Rule 68/Calderbank Offers

  • Calderbank (Part 36) offer:
    • Details of rejected offer are filed with the court in a sealed document until proceedings conclude.
    • If rejected offer was at least as favorable as judgment, court orders offeree to pay all costs of both parties after offer date.
    • Costs that are affected are generally broader than in the U.S., plus the fact that the cost-shifting rule is impacted makes the offer particularly powerful.
  • Rule 68 allows defendant to make a formal offer of judgment. If the unaccepted offer is more favorable than the judgment ultimately secured by the plaintiff, the plaintiff must pay the costs incurred after the offer was made.
  • A key downside: If the offer is accepted, judgment is generally entered against the offeror.
  • Without-prejudice offers in the UK allow for a broader range of costs to be impacted.
  • On the other hand, due to extensive discovery costs in the U.S., a Rule68 offer can create significant pressure/leverage.


  • Permission to appeal must be granted by either the court giving judgment or the Court of Appeal.

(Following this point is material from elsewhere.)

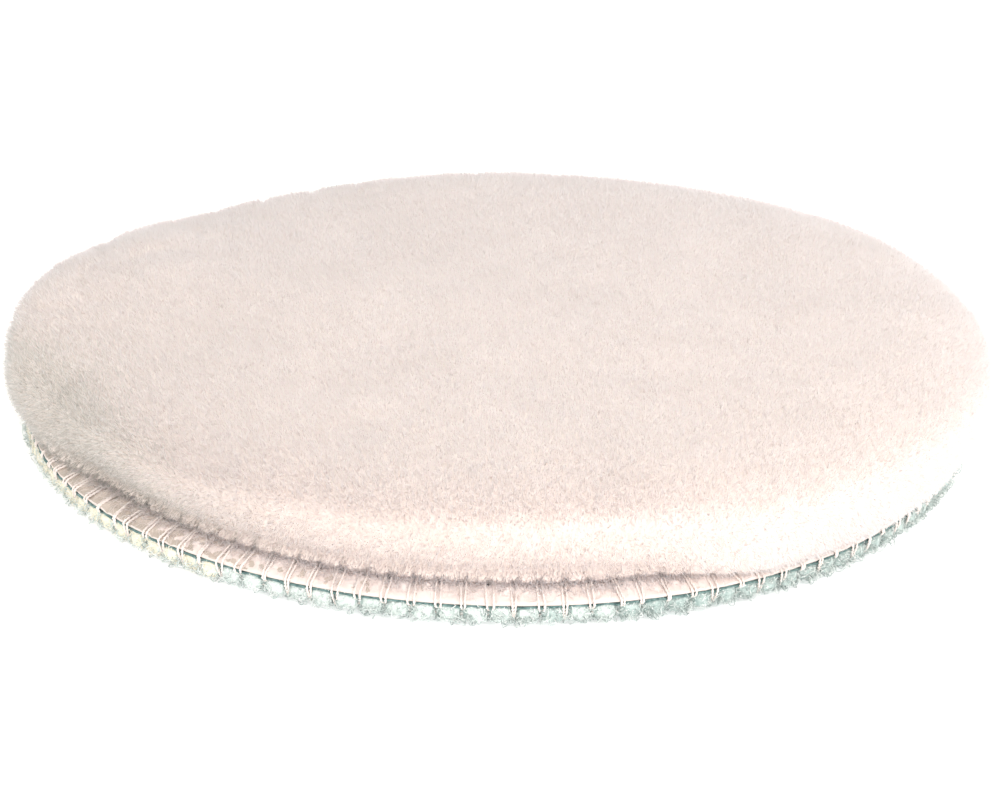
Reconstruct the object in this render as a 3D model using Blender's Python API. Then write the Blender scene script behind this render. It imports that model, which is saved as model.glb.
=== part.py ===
"""Lambswool polishing pad with a loop-fabric back and an overlocked edge.

Frame: +Z up, out of the wool. The origin is the centre of the loop face, which lies on z = 0.
Lengths are in metres. The pad is a stack of round layers, sewn together round the rim by a
three-thread overlock: one needle thread and two looper threads.
"""

import math

import bpy

# Driving dimensions
PAD_RADIUS = 0.075        # the hide and the loop fabric
GAP = 0.0003              # between pieces that touch on the real pad
STITCHES = 136            # round the rim, about 3.5 mm apart
SEAM_WIDTH = 0.0042       # from the rim in to the needle line
THREAD_RADIUS = 0.0002
SEGMENTS = 72             # round each turned layer

# Layers, from the loop face up
LOOP_HEIGHT = 0.0023
LOOP_RIM_LIFT = 0.0010    # how far the seam lifts the loops at the rim
CLOTH_THICKNESS = 0.0004
BOND_THICKNESS = 0.0002
HIDE_THICKNESS = 0.0011
HIDE_RIM_THICKNESS = 0.0003

CLOTH_BOTTOM = LOOP_HEIGHT + GAP
CLOTH_TOP = CLOTH_BOTTOM + CLOTH_THICKNESS
BOND_BOTTOM = CLOTH_TOP + GAP
BOND_TOP = BOND_BOTTOM + BOND_THICKNESS
HIDE_BOTTOM = BOND_TOP + GAP
HIDE_TOP = HIDE_BOTTOM + HIDE_THICKNESS
HIDE_RIM_TOP = HIDE_BOTTOM + HIDE_RIM_THICKNESS

NEEDLE_RADIUS = PAD_RADIUS - SEAM_WIDTH
RECESS_RADIUS = NEEDLE_RADIUS - 0.0015   # where the lifted rim of the loops starts
BOND_RADIUS = RECESS_RADIUS              # the bond stays inside the seam

# Wool: it flares out over the seam, is widest at its waist, and has a round shoulder
WOOL_BOTTOM = HIDE_TOP + GAP
WOOL_TOP = 0.0190
WOOL_ROOT_RADIUS = NEEDLE_RADIUS - 0.0010
WOOL_LIFT = 0.0012        # the first wool over the seam stands this high before it flares
WOOL_WAIST_RADIUS = PAD_RADIUS + 0.0028
WOOL_WAIST_HEIGHT = 0.0125
WOOL_FLAT_RADIUS = 0.050
SHOULDER_STEPS = 8

# Threads
TOP_THREAD_Z = HIDE_TOP + GAP + THREAD_RADIUS        # lying on the hide at the needle line
RIM_THREAD_Z = HIDE_RIM_TOP + GAP + THREAD_RADIUS    # lying on the hide at its rim
RIM_THREAD_RADIUS = PAD_RADIUS + GAP + THREAD_RADIUS
UNDER_THREAD_Z = LOOP_RIM_LIFT - GAP - THREAD_RADIUS
LEG_SPREAD = 0.12         # half the distance between a stitch's two legs, in stitches
LEG_SLANT = 0.15          # how far a leg leans between the needle line and the rim, in stitches
NEEDLE_ARCH = 0.0002      # how far the needle thread rises between its holes


def clear_scene():
    for obj in list(bpy.data.objects):
        bpy.data.objects.remove(obj)


def make_material(name, colour, roughness):
    """A matt Principled material: nothing on this pad is metal."""
    material = bpy.data.materials.new(name)
    material.use_nodes = True
    shader = material.node_tree.nodes["Principled BSDF"]
    shader.inputs["Base Color"].default_value = (*colour, 1.0)
    shader.inputs["Roughness"].default_value = roughness
    shader.inputs["Metallic"].default_value = 0.0
    return material


def add_object(name, data, material):
    obj = bpy.data.objects.new(name, data)
    data.materials.append(material)
    bpy.context.scene.collection.objects.link(obj)
    return obj


def turned(name, outline, material):
    """A solid turned round +Z. The outline is (radius, height) pairs, from the top of the axis,
    down the outer side, to the bottom of the axis."""
    mesh = bpy.data.meshes.new(name)
    points = [(radius, 0.0, height) for radius, height in outline]
    edges = [(i, i + 1) for i in range(len(points) - 1)]
    mesh.from_pydata(points, edges, [])
    obj = add_object(name, mesh, material)
    screw = obj.modifiers.new("turn", "SCREW")
    screw.steps = SEGMENTS
    screw.render_steps = SEGMENTS
    screw.use_merge_vertices = True
    screw.merge_threshold = 0.00001
    screw.use_smooth_shade = True
    return obj


def on_seam(radius, turn, height):
    """A point at a radius and a height, and a number of stitches round the seam."""
    angle = 2 * math.pi * turn / STITCHES
    return (radius * math.cos(angle), radius * math.sin(angle), height)


def thread(name, stitch, material):
    """One closed thread all the way round. stitch(i) gives its points for stitch number i."""
    points = [point for i in range(STITCHES) for point in stitch(i)]
    curve = bpy.data.curves.new(name, "CURVE")
    curve.dimensions = "3D"
    curve.bevel_depth = THREAD_RADIUS
    curve.bevel_resolution = 0
    spline = curve.splines.new("POLY")
    spline.points.add(len(points) - 1)
    for place, point in zip(spline.points, points):
        place.co = (*point, 1.0)
    spline.use_cyclic_u = True
    return add_object(name, curve, material)


def shoulder(radius, waist_height, flat_radius, top):
    """A quarter of an ellipse from the edge of the flat top out and down to the waist."""
    places = []
    for i in range(SHOULDER_STEPS + 1):
        angle = math.pi / 2 * (1 - i / SHOULDER_STEPS)
        places.append((
            flat_radius + (radius - flat_radius) * math.cos(angle),
            waist_height + (top - waist_height) * math.sin(angle),
        ))
    return places


def make_loop_pile(material):
    """The hook-and-loop face. The seam squeezes its rim up off the flat."""
    return turned("loop_pile", [
        (0, LOOP_HEIGHT),
        (PAD_RADIUS, LOOP_HEIGHT),
        (PAD_RADIUS, LOOP_RIM_LIFT),
        (RECESS_RADIUS + LOOP_RIM_LIFT, LOOP_RIM_LIFT),
        (RECESS_RADIUS, 0),
        (0, 0),
    ], material)


def make_backing_cloth(material):
    """The knitted ground that the loops stand on."""
    return turned("backing_cloth", [
        (0, CLOTH_TOP),
        (PAD_RADIUS, CLOTH_TOP),
        (PAD_RADIUS, CLOTH_BOTTOM),
        (0, CLOTH_BOTTOM),
    ], material)


def make_bond_film(material):
    """The glue film between the cloth and the hide."""
    return turned("bond_film", [
        (0, BOND_TOP),
        (BOND_RADIUS, BOND_TOP),
        (BOND_RADIUS, BOND_BOTTOM),
        (0, BOND_BOTTOM),
    ], material)


def make_hide(material):
    """The tanned skin. Its margin slopes down from the needle line to the rim."""
    return turned("hide", [
        (0, HIDE_TOP),
        (NEEDLE_RADIUS, HIDE_TOP),
        (PAD_RADIUS, HIDE_RIM_TOP),
        (PAD_RADIUS, HIDE_BOTTOM),
        (0, HIDE_BOTTOM),
    ], material)


def make_wool_pile(material):
    return turned("wool_pile", [
        (0, WOOL_TOP),
        *shoulder(WOOL_WAIST_RADIUS, WOOL_WAIST_HEIGHT, WOOL_FLAT_RADIUS, WOOL_TOP),
        (WOOL_ROOT_RADIUS, WOOL_BOTTOM + WOOL_LIFT),
        (WOOL_ROOT_RADIUS, WOOL_BOTTOM),
        (0, WOOL_BOTTOM),
    ], material)


def needle_stitch(i):
    """The needle thread lies along the needle line, pulled down at each hole."""
    ring = NEEDLE_RADIUS - 2 * THREAD_RADIUS
    return [on_seam(ring, i, TOP_THREAD_Z), on_seam(ring, i + 0.5, TOP_THREAD_Z + NEEDLE_ARCH)]


def upper_looper_stitch(i):
    """The upper looper comes out from the needle line, over the rim and down to the loops,
    turns there, and goes back beside itself."""
    inner = NEEDLE_RADIUS + 2 * THREAD_RADIUS
    legs = []
    for side in (-LEG_SPREAD, LEG_SPREAD):
        legs.append([
            on_seam(inner, i + side, TOP_THREAD_Z),
            on_seam(RIM_THREAD_RADIUS, i + side - LEG_SLANT, RIM_THREAD_Z),
            on_seam(RIM_THREAD_RADIUS, i + side - LEG_SLANT, UNDER_THREAD_Z),
        ])
    return legs[0] + legs[1][::-1]


def lower_looper_stitch(i):
    """The lower looper zigzags under the lifted rim of the loops."""
    outer = PAD_RADIUS - 2 * THREAD_RADIUS
    return [
        on_seam(outer, i - LEG_SLANT, UNDER_THREAD_Z),
        on_seam(NEEDLE_RADIUS, i + 0.5, UNDER_THREAD_Z),
    ]


def main():
    clear_scene()
    wool = make_material("wool", (0.88, 0.77, 0.71), 0.95)
    leather = make_material("leather", (0.84, 0.71, 0.64), 0.80)
    glue = make_material("glue", (0.80, 0.78, 0.70), 0.50)
    ground = make_material("ground_cloth", (0.16, 0.30, 0.29), 0.90)
    loops = make_material("loops", (0.60, 0.75, 0.71), 0.90)
    yarn = make_material("yarn", (0.91, 0.87, 0.83), 0.70)

    make_loop_pile(loops)
    make_backing_cloth(ground)
    make_bond_film(glue)
    make_hide(leather)
    make_wool_pile(wool)
    thread("needle_thread", needle_stitch, yarn)
    thread("upper_looper_thread", upper_looper_stitch, yarn)
    thread("lower_looper_thread", lower_looper_stitch, yarn)


main()
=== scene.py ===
"""The looks of the lambswool polishing pad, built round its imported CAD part."""

import itertools
import math

import bmesh
import bpy
import numpy as np
from mathutils import Euler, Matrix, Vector


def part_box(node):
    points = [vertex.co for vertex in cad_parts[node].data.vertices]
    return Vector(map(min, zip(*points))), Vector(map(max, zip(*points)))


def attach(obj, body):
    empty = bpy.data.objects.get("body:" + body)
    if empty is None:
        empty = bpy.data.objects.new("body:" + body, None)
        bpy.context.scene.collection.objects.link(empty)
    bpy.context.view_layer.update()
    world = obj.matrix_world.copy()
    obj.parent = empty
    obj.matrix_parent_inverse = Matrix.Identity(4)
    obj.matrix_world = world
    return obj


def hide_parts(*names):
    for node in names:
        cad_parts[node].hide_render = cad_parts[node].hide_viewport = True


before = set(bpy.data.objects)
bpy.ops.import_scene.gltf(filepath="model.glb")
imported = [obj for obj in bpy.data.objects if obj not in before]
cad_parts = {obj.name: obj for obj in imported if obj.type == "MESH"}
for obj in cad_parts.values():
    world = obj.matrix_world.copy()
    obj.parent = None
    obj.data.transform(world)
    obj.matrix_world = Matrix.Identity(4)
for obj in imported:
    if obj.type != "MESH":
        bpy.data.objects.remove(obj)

TURN = 2 * math.pi
MM = 0.001
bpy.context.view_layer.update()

# Corners of the CAD nodes' boxes
WOOL_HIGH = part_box("wool_pile")[1]
HIDE_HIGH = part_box("hide")[1]
CLOTH_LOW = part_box("backing_cloth")[0]
SEAM_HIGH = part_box("needle_thread")[1]

# The seam
RIM = HIDE_HIGH.x                      # radius of the hide and of the loop fabric
NEEDLE = SEAM_HIGH.x + 0.2 * MM        # radius of the line of needle holes
STITCHES = 136
STITCH_LENGTH = TURN * NEEDLE / STITCHES
PLY_RADIUS = 0.1 * MM
PLY_TWIST = 1.1 * MM                   # length along the thread of one turn of its two plies
THREAD_STEP = 0.24 * MM                # between the points along a thread

# The layers, which touch here: the gaps between the CAD solids are closed
CLOTH_Z = CLOTH_LOW.z + 0.33 * MM      # middle of the ground cloth
CLOTH_HALF = 0.14 * MM
HIDE_UNDER = CLOTH_Z + CLOTH_HALF
HIDE_RIM_Z = HIDE_UNDER + 0.45 * MM    # top of the hide at its rim
HIDE_Z = HIDE_HIGH.z - 0.1 * MM        # top of the hide at the needle line

# The wool's outline: radii and heights of the undercoat that the fibres cover
COAT = 1.0 * MM                        # how far the fibres stand out of the undercoat
WOOL_TOP = WOOL_HIGH.z - COAT
WOOL_WAIST = WOOL_HIGH.x - 0.6 * COAT
WOOL_WAIST_Z = 12.2 * MM
WOOL_FLAT = 47 * MM
WOOL_ROOT = NEEDLE - 0.5 * MM
WOOL_ROOT_Z = HIDE_Z - 0.1 * MM

OUTLINE_STEPS = 800
FIBRE_LEAN = 0.30                      # how far the fibres lean, as a share of their length

# How the cutter's hand left the turned fleece
TILT = 2.2                             # millimetres by which it rises towards TILT_UP
LOWERED = 0.6                          # millimetres off the whole top
RIM_LUMPS = (                          # millimetres of rise, and azimuth and width in degrees
    (4.0, 172, 20),
    (-1.2, 128, 16),
    (1.2, 30, 14),
)
STEEPER = 5.0                          # millimetres by which the front's waist is cut back
CUT_BACK_FROM = 50 * MM                # radius outside which it is

# Azimuths in degrees, from +X towards +Y. The camera stands at -90
TILT_UP = -10
WORN = 140                             # the fleece's rim is worn into lumps
STEEP = 248                            # its wall is steep, and leaves the hide's margin bare
SPILL_LEFT = 178                       # it covers the margin
SPILL_RIGHT = -5
# Painted shade at the left of the pad, which lies away from the lights: on the fleece's wall, its
# foot and the hide
SHADE_ON_WOOL = 206                     # painted shade: the fleece's wall is tinted beige
SHADE_ON_FOOT = 222
SHADE_ON_HIDE = 212                     # painted shade: the hide is tinted brown
STRAW_LOOPS = 216                       # the loops are straw-coloured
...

Strict time limits apply.
  • Despite a right of appeal from case management decisions, such appeals are rarely successful due to the lower courts’ broad discretion.
  • Class certification decisions in the federal system are not final judgments and thus are not appealable as of right until after final resolution of all claims.
  • Appellate courts have broad discretion to grant or deny a motion seeking an interlocutory appeal of a class certification ruling.
  • U.S. trial courts have broad discretion to grant or deny class certification; however, they are subject to judicial review either immediately as a matter of discretion or at the end of the case as a matter of right.
  • In the UK, there is no automatic right to appeal, and it is subject to judicial discretion.